Advocate General Øe has issued an opinion in Joined Cases C-682/18 Frank Peterson v Google LLC, YouTube LLC, YouTube Inc., Google Germany GmbH and C-683/18 Elsevier Inc. v Cyando AG.
According to the Advocate General, under current EU law, online platform operators, such as YouTube and Uploaded, are not directly liable for illegal uploading of protected works by users of those platforms.
However, right-holders may obtain, under EU law, injunctions against those operators.
The Digital Copyright Directive (2019/790) introduces, for online platform operators such as YouTube, a new liability regime specific to works illegally uploaded by the users of such platforms. However, it does not yet apply to the cases at issue (and for UK readers, the UK government has indicated that it does not intend to implement it).
Therefore, the Court of Justice must decide the case based on Directive 2000/31 on electronic commerce, Directive 2001/29 on the harmonisation of certain aspects of copyright and related rights in the information society and Directive 2004/48 on the enforcement of intellectual property rights.
Facts
In first case, a music producer brought proceedings against YouTube and its parent company Google regarding the uploading to YouTube, in 2008, of several phonograms to which he claimed to hold various rights. The material was uploaded by users of that platform without his authorisation.
In the second case, the publishing group Elsevier brought proceedings against Cyando regarding the uploading to its file-hosting and -sharing platform Uploaded, in 2013, of various works to which Elsevier held the exclusive rights, the uploading similarly taking place without authorisation.
The German courts referred several questions to the Court for a preliminary ruling.
Opinion
The AG proposed that the Court rule that operators such as YouTube and Cyando are not directly liable for an infringement of the exclusive right of authors, as recognised under Directive 2001/29, to communicate their work to the public, when users of those operators’ platforms illegally upload protected works.
According to the AG, operators such as YouTube and Cyando do not, in principle, carry out an act of ‘communication to the public’ themselves in such a case. The role they play, is, in principle, that of an intermediary providing physical facilities which enable users to carry out a ‘communication to the public’. Any ‘primary’ liability arising from that ‘communication’ is therefore borne, as a rule, solely by those users.
The AG noted that the process of uploading a file to a platform such as YouTube or Uploaded, once initiated by the user, is automatic, without the platform operator selecting or determining in any other way the content that is published. Any, possibly automated, check made in advance by the platform operator is not constitute selection to the extent that the check is confined to identifying illegal content.
The Advocate General further noted that Directive 2001/29 is not intended to govern ‘secondary’ liability, that is, the liability for facilitating third parties to carry out illegal ‘communications to the public’. That liability, which generally involves knowledge of unlawfulness, comes under national law.

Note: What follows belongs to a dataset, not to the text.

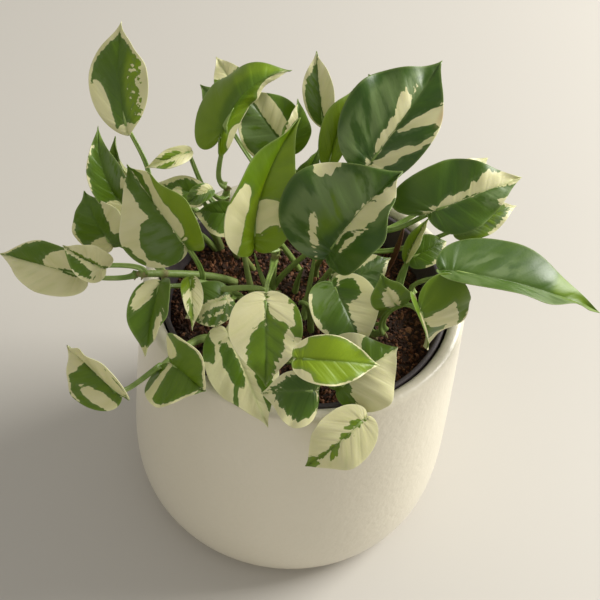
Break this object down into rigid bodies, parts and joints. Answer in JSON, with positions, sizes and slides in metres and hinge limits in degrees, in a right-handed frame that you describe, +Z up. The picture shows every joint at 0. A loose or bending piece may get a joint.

In addition, platform operators may, in principle, benefit from the exemption from liability under Directive 2000/31 for the files they store at their users’ request, as long as they did not play an ‘active role’ which would give them ‘knowledge of, or control over’ the information in question. The exemption provides that the provider of an information society service, which consists of the storage of information provided by the recipient of the service, cannot be held liable for the information so stored, unless, upon obtaining knowledge or awareness that the users’ information or activities are illegal, it has not expeditiously removed or disabled access to that information.
According to the AG, that exemption applies to any liability that online providers may incur in relation to any kind of information stored at the request of the users of their services, whatever the source of that liability, the area of law concerned and the characterisation or exact nature of that liability. Therefore, it covers both primary and secondary liability for the information provided and the activities initiated by those users.
The AG stated that this does not apply when the service provider has ‘actual knowledge of illegal activity or information’ or is ‘aware of facts or circumstances from which the illegal activity or information is apparent’ refer, in principle, to specific illegal information. Otherwise, there would be a risk of platform operators becoming judges of online legality and a risk of ‘over-removal’ of content stored by them at the request of users of their platforms to the extent that they also remove legal content.
The AG also proposed that the Court rule that, notwithstanding the question of liability, right-holders may obtain, under EU law, injunctions against the operators of online platforms, which can impose obligations on them. Right-holders must be able to apply for such an injunction where it is established that third parties infringe their rights through the service provided by platform operators, without the need to wait for an infringement to take place again and without the need to show improper conduct by the intermediary.